== BRIEF ==
Copy only this: the line containing "past = 0.05;", the line containing "obj.matrix_world = world", and every line between them, exactly as written.

** BEGIN **

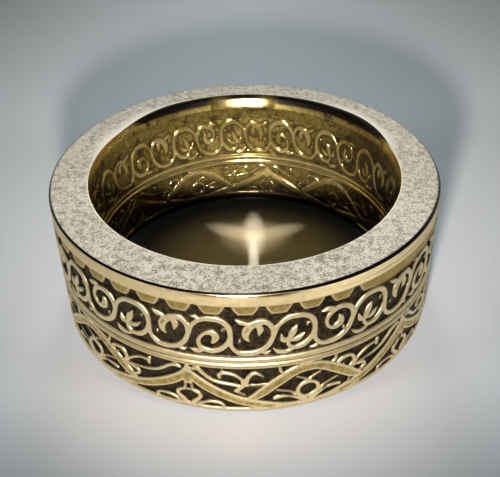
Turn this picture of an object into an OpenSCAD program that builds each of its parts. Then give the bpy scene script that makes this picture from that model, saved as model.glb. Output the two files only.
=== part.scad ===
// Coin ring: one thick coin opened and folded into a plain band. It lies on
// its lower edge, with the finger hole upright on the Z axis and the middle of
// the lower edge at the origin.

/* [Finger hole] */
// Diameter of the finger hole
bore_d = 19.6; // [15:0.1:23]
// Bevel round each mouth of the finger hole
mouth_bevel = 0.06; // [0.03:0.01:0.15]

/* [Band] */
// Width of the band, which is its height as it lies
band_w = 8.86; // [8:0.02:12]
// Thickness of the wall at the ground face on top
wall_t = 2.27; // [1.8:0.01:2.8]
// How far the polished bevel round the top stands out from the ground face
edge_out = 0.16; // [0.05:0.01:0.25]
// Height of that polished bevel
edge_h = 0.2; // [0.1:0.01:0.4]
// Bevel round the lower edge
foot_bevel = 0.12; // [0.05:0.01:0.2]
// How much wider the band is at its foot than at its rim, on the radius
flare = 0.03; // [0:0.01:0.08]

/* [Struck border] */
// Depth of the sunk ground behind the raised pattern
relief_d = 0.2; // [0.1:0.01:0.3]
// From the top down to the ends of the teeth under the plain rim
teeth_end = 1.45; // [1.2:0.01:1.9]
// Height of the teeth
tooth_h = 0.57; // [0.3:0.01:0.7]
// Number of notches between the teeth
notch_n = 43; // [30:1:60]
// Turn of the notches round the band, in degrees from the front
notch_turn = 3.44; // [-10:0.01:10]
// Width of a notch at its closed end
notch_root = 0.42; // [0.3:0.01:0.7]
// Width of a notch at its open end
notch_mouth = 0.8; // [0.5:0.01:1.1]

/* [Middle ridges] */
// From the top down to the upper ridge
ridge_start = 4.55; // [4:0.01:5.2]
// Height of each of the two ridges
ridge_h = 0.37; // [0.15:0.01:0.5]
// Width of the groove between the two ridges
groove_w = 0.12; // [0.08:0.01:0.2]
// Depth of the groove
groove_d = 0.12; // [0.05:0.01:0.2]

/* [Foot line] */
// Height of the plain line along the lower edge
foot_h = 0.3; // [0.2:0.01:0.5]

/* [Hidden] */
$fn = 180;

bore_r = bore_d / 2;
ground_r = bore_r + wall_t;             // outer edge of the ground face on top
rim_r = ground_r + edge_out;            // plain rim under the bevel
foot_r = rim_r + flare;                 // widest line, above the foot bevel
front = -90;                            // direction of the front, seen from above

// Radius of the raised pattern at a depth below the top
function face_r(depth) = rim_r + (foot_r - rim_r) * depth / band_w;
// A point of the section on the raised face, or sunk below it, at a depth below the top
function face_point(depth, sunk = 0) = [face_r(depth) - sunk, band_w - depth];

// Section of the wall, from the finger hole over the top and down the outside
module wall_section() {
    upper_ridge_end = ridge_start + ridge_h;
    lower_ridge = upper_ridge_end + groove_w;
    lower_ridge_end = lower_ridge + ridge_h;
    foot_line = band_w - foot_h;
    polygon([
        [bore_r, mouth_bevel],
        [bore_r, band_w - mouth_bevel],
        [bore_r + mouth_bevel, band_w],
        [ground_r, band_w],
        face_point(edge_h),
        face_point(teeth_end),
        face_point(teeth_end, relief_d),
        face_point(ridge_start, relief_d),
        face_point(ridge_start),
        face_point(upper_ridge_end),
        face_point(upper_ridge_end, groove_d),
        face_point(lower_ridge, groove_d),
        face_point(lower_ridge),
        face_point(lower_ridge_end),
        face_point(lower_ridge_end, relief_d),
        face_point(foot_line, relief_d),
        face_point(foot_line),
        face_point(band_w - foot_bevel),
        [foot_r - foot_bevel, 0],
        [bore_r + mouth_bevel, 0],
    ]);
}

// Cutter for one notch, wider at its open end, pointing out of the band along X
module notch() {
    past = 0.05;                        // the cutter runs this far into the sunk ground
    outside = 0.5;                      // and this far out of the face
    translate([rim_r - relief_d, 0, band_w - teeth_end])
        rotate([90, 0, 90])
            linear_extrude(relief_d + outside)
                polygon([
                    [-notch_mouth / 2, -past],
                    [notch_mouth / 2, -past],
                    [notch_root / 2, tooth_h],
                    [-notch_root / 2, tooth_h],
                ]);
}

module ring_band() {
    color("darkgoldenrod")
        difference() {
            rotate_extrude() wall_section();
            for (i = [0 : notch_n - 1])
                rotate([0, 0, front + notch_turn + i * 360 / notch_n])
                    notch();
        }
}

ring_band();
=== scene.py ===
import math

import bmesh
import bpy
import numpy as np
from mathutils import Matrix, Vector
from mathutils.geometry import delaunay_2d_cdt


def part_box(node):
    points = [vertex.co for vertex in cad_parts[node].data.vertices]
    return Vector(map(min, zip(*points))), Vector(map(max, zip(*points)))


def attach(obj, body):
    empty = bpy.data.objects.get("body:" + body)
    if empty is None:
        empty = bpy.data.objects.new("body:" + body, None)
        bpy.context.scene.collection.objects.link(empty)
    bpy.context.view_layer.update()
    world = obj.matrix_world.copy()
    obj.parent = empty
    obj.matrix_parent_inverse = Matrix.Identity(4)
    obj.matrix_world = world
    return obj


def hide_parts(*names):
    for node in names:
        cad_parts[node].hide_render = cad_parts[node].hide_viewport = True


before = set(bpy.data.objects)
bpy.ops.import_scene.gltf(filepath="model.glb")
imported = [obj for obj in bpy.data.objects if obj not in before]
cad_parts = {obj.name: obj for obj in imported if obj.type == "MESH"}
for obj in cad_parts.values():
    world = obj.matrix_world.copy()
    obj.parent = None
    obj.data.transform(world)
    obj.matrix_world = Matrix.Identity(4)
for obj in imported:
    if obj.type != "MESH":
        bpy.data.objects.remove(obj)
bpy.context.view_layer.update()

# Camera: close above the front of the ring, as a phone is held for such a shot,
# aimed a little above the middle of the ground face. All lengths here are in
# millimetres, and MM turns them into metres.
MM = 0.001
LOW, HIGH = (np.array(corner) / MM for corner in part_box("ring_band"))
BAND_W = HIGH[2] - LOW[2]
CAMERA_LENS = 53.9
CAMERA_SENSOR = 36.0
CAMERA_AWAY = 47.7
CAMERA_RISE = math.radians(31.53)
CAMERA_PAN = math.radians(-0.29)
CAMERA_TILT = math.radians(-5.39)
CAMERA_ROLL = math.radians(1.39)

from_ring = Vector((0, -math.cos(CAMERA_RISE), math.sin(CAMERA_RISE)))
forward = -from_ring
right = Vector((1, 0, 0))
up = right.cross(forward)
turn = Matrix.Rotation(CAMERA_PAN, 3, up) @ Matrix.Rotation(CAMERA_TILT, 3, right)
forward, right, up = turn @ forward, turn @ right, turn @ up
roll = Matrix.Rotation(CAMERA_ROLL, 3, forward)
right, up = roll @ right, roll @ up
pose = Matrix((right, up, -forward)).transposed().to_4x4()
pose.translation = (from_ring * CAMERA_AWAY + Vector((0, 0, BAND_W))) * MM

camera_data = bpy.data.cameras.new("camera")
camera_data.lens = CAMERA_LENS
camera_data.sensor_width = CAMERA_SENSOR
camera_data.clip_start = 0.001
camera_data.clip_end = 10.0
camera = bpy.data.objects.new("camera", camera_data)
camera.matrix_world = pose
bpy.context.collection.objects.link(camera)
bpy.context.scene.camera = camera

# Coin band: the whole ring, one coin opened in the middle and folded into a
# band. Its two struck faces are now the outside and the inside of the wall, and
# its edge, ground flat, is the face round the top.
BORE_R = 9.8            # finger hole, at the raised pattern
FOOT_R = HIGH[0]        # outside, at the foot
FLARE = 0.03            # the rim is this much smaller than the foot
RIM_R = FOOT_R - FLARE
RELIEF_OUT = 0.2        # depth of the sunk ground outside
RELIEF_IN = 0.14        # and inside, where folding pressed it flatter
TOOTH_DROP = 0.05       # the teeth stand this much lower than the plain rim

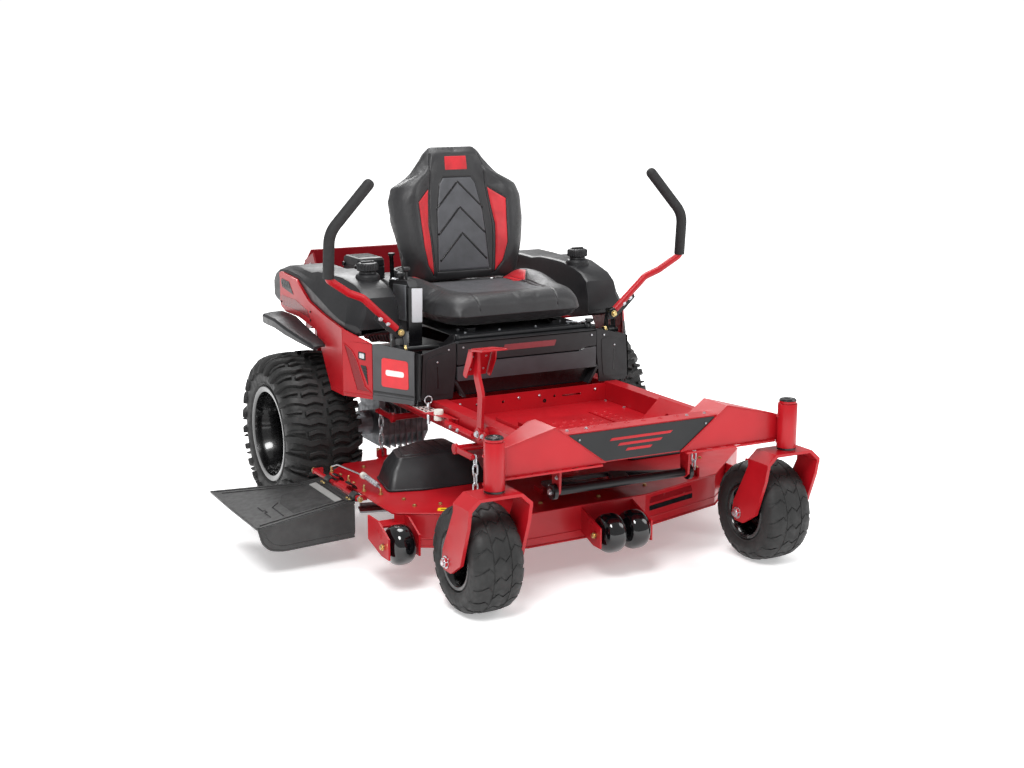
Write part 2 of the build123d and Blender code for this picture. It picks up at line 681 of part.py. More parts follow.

** END **

== ANSWER FOR THE TASK ==
    past = 0.05;                        // the cutter runs this far into the sunk ground
    outside = 0.5;                      // and this far out of the face
    translate([rim_r - relief_d, 0, band_w - teeth_end])
        rotate([90, 0, 90])
            linear_extrude(relief_d + outside)
                polygon([
                    [-notch_mouth / 2, -past],
                    [notch_mouth / 2, -past],
                    [notch_root / 2, tooth_h],
                    [-notch_root / 2, tooth_h],
                ]);
}

module ring_band() {
    color("darkgoldenrod")
        difference() {
            rotate_extrude() wall_section();
            for (i = [0 : notch_n - 1])
                rotate([0, 0, front + notch_turn + i * 360 / notch_n])
                    notch();
        }
}

ring_band();
=== scene.py ===
import math

import bmesh
import bpy
import numpy as np
from mathutils import Matrix, Vector
from mathutils.geometry import delaunay_2d_cdt


def part_box(node):
    points = [vertex.co for vertex in cad_parts[node].data.vertices]
    return Vector(map(min, zip(*points))), Vector(map(max, zip(*points)))


def attach(obj, body):
    empty = bpy.data.objects.get("body:" + body)
    if empty is None:
        empty = bpy.data.objects.new("body:" + body, None)
        bpy.context.scene.collection.objects.link(empty)
    bpy.context.view_layer.update()
    world = obj.matrix_world.copy()
    obj.parent = empty
    obj.matrix_parent_inverse = Matrix.Identity(4)
    obj.matrix_world = world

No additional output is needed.